Certes la situation actuelle du monde n’est pas enviable. Elle est caractérisée par la pauvreté qui frappe encore une grande partie de la population mondiale, aggravée par la crise économique de 2008 qui continue à provoquer ses effets dévastateurs. La mauvaise répartition des richesses accentue les inégalités sociales entre pays et entre individus. La financiarisation de l’économie et la toute puissance des marchés financiers ne laissent que peu de place aux politiques volontaristes des gouvernements. Le facteur travail est dévalorisé par rapport au capital, et ne permet pas de vivre décemment. Les dangers écologiques qui menacent la planète ne sont pas suffisamment pris en compte, rendant aléatoire l’avenir des futures générations.

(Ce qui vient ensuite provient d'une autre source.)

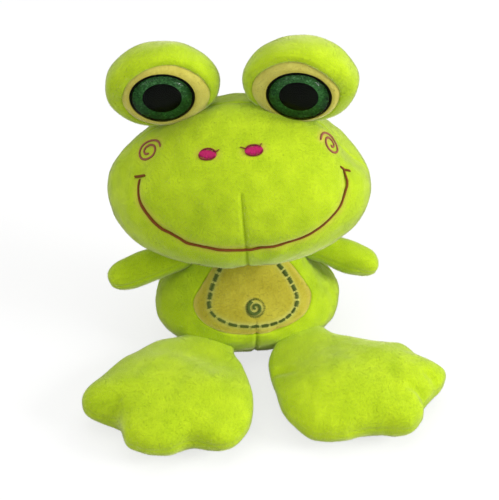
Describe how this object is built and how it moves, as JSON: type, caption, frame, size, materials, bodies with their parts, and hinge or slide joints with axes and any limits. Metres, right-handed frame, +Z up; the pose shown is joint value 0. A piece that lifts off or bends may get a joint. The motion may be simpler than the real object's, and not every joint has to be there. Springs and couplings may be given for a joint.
{
  "type": "plush frog",
  "caption": "Seated plush frog toy with a wide smiling head, raised eye pods with domed eyes, a round body with a pale belly, short arms and broad toed feet.",
  "frame": {"origin": "middle of the flat seat under the body, on the table", "axes": "+Z up, -Y the way the seated body and its belly face, +X the frog's own left"},
  "size_m": [0.1691, 0.1403, 0.1666],
  "materials": {
    "green_plush": "short velvety pile, lime green",
    "yellow_plush": "short velvety pile, dull yellow",
    "stuffing": "loose polyester fibre, off-white",
    "pouch_cloth": "plain woven lining, matt",
    "smile_thread": "satin-stitched thread, dark reddish brown",
    "nostril_thread": "satin-stitched thread, magenta",
    "cheek_thread": "satin-stitched thread, dull magenta brown",
    "belly_thread": "satin-stitched thread, dark olive green",
    "black_plastic": "glossy black",
    "white_plastic": "plain moulded, white",
    "glitter_film": "dark green film with fine glitter",
    "clear_plastic": "clear, polished"
  },
  "bodies": {
    "torso": {"body_front_panel": "green_plush", "body_back_panel": "green_plush", "belly_patch": "yellow_plush", "body_stuffing": "stuffing", "pellet_pouch": "pouch_cloth", "belly_dash_stitching": "belly_thread", "navel_spiral_stitching": "belly_thread"},
    "head": {"face_panel": "green_plush", "head_back_panel": "green_plush", "head_stuffing": "stuffing", "smile_stitching": "smile_thread", "nostril_stitching_left": "nostril_thread", "nostril_stitching_right": "nostril_thread", "cheek_spiral_stitching_left": "cheek_thread", "cheek_spiral_stitching_right": "cheek_thread", "eye_hood_left": "green_plush", "eye_hood_right": "green_plush", "eye_patch_left": "yellow_plush", "eye_patch_right": "yellow_plush", "eye_pod_stuffing_left": "stuffing", "eye_pod_stuffing_right": "stuffing", "eye_cup_left": "black_plastic", "eye_cup_right": "black_plastic", "eye_glitter_disc_left": "glitter_film", "eye_glitter_disc_right": "glitter_film", "eye_pupil_left": "black_plastic", "eye_pupil_right": "black_plastic", "eye_dome_left": "clear_plastic", "eye_dome_right": "clear_plastic", "eye_washer_left": "white_plastic", "eye_washer_right": "white_plastic"},
    "arm_left": {"arm_upper_panel_left": "green_plush", "arm_lower_panel_left": "green_plush", "arm_stuffing_left": "stuffing"},
    "arm_right": {"arm_upper_panel_right": "green_plush", "arm_lower_panel_right": "green_plush", "arm_stuffing_right": "stuffing"},
    "foot_left": {"foot_top_panel_left": "green_plush", "foot_sole_panel_left": "green_plush", "foot_stuffing_left": "stuffing"},
    "foot_right": {"foot_top_panel_right": "green_plush", "foot_sole_panel_right": "green_plush", "foot_stuffing_right": "stuffing"}
  },
  "joints": [
    {"name": "head_nod", "type": "hinge", "parent": "torso", "child": "head", "pos_m": [0, 0.002, 0.057], "axis": [1, 0, 0], "range_deg": [-10, 10], "stiffness_Nm_per_rad": 0.15},
    {"name": "arm_raise_left", "type": "hinge", "parent": "torso", "child": "arm_left", "pos_m": [0.02931, 0, 0.04848], "axis": [-0.1736, -0.9848, 0], "range_deg": [-8, 25], "stiffness_Nm_per_rad": 0.05},
    {"name": "arm_raise_right", "type": "hinge", "parent": "torso", "child": "arm_right", "pos_m": [-0.02931, 0, 0.04848], "axis": [-0.1908, 0.9816, 0], "range_deg": [-8, 25], "stiffness_Nm_per_rad": 0.05},
    {"name": "foot_lift_left", "type": "hinge", "parent": "torso", "child": "foot_left", "pos_m": [0.01687, -0.02244, 0.01545], "axis": [-0.8829, -0.4695, 0], "range_deg": [-15, 20], "stiffness_Nm_per_rad": 0.1},
    {"name": "foot_lift_right", "type": "hinge", "parent": "torso", "child": "foot_right", "pos_m": [-0.01687, -0.02244, 0.01545], "axis": [-0.8387, 0.5446, 0], "range_deg": [-15, 20], "stiffness_Nm_per_rad": 0.1}
  ]
}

Il faut se féliciter que le Forum social mondial dénonce tous ces dangers qui menacent l’humanité. Son action est très positive pour mettre en lumière les lacunes et les failles du monde dans lequel nous vivons. Cependant, on ne peut ignorer les limites de ce genre de manifestations qui se tiennent une fois par an. D’autre part, les forums sociaux ne délivrent pas de déclaration finale. Certes un Manifeste a été élaboré en 2005, mais sans valeur officielle toutefois. En fait, les vrais décideurs dans le monde actuel sont les grands puissances : Etats-Unis, Europe, Brics, et dans un moindre mesure le G20. Cependant, le Forum social mondial est utile tel que « la mouche du coche » qui taquine les vrais décideurs. Il faudrait développer davantage dans l’avenir les forums sociaux thématiques et régionaux qui peuvent avoir une action plus efficace.